I trust each and everyone of you therefore will realize that you have a duty which is incumbent upon you; a duty that you must perform, because our fore-bears who suffered, who bled, who died had hopes that are not yet completely realized. They hoped that we as their children would be free, but they also hoped that their country from whence they came would also be free to their children, their grand-children and great grandchildren at some future time. It is for the freedom of that country—that Motherland of ours—that four and a half million Negroes, as members of the Universal Negro Improvement Association, are laboring today.

This race of ours gave civilization, gave art, gave science; gave literature to the world. But it has been the way with races and nations. The one race stands out prominently in the one century or in the one age; and in another century or age it passes off the stage of action, and another race takes its place. The Negro once occupied a high position in the world, scientifically, artistically and commercially, but in the balancing of the great scale of evolution, we lost our place and some one, other than ourselves occupies the stand we once held.
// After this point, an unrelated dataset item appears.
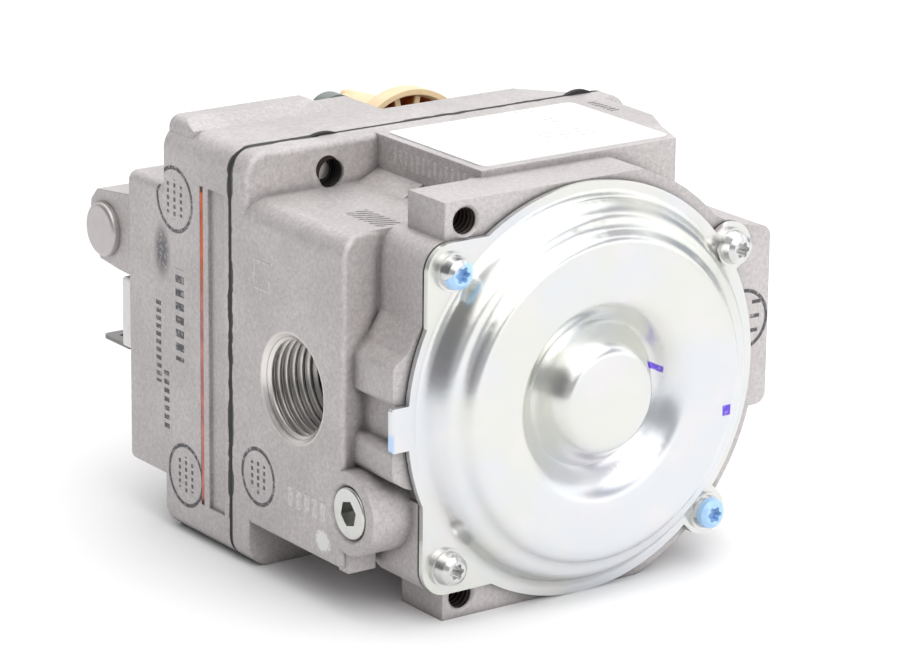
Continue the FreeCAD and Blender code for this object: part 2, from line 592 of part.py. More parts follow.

God never intended that man should enslave his fellow, and the price of such a sin or such a violation of Heaven’s law must be paid by every one. As for me, because of the blessed past, because of the history that I know, so long as there is within me the breath of life and the spirit of God, I shall struggle on and urge others of our race to struggle on to see that justice is done to the black peoples of the world. Yes, we appreciate the sorrows of the past, and we are going to work in the present that the sorrows of our generation shall not be perpetuated in the future. On the contrary, we shall strive that by our labors, succeeding generations of our own shall call us blessed, even as we call the generation of the past blessed today. And they indeed were blest. They were blest with a patience not yet known to man. A patience that enabled them to endure the tortures and the sufferings of slavery for two hundred and fifty years. Why? Was it because they loved slavery so? No. It was because they loved this generation more—Isn’t it wonderful. Transcendent? What then are you going to do to show your appreciation of this love, what gratitude are you going to manifest in return for what they have done for you? As for me, knowing the sufferings of my fore-fathers I shall give back to Africa that liberty that she once enjoyed hundreds of years ago, before her own sons and daughters were taken from her shores and brought in chains to this Western World.

No better gift can I give in honor of the memory of the love of my fore-parents for me, and in gratitude of the sufferings they endured that I might be free; no grander gift can I bear to the sacred memory of the generation past than a free and a redeemed Africa—a monument for all eternity—for all times.

As by the action of the world, as by the conduct of all the races and nations it is apparent that not one of them has the sense of justice, the sense of love, the sense of equity, the sense of charity, that would make men happy, and make God satisfied. It is apparent that it is left to the Negro to play such a part in human affairs—for when we look to the Anglo-Saxon we see him full of greed, avarice, no mercy, no love, no charity. We go from the white man to the yellow man, and we see the same unenviable characteristics in the Japanese. Therefore we must believe that the Psalmist had great hopes of this race of ours when he prophesied "Princes shall come om of Egypt and Ethiopia shall stretch forth her hands unto God."

If humanity is regarded as made up of the children of God and God loves all humanity (we all know that) then God will be more pleased with that race that protects all humanity than with the race that outrages the children of God.

And so tonight we celebrate this anniversary of our emancipation, we do it not with regret, on the contrary we do it with an abiding confidence, a hope and faith in ourselves and in our God. And the faith that we have is a faith that will ultimately take us back to that ancient place, that ancient position that we once occupied, when Ethiopia was in her glory.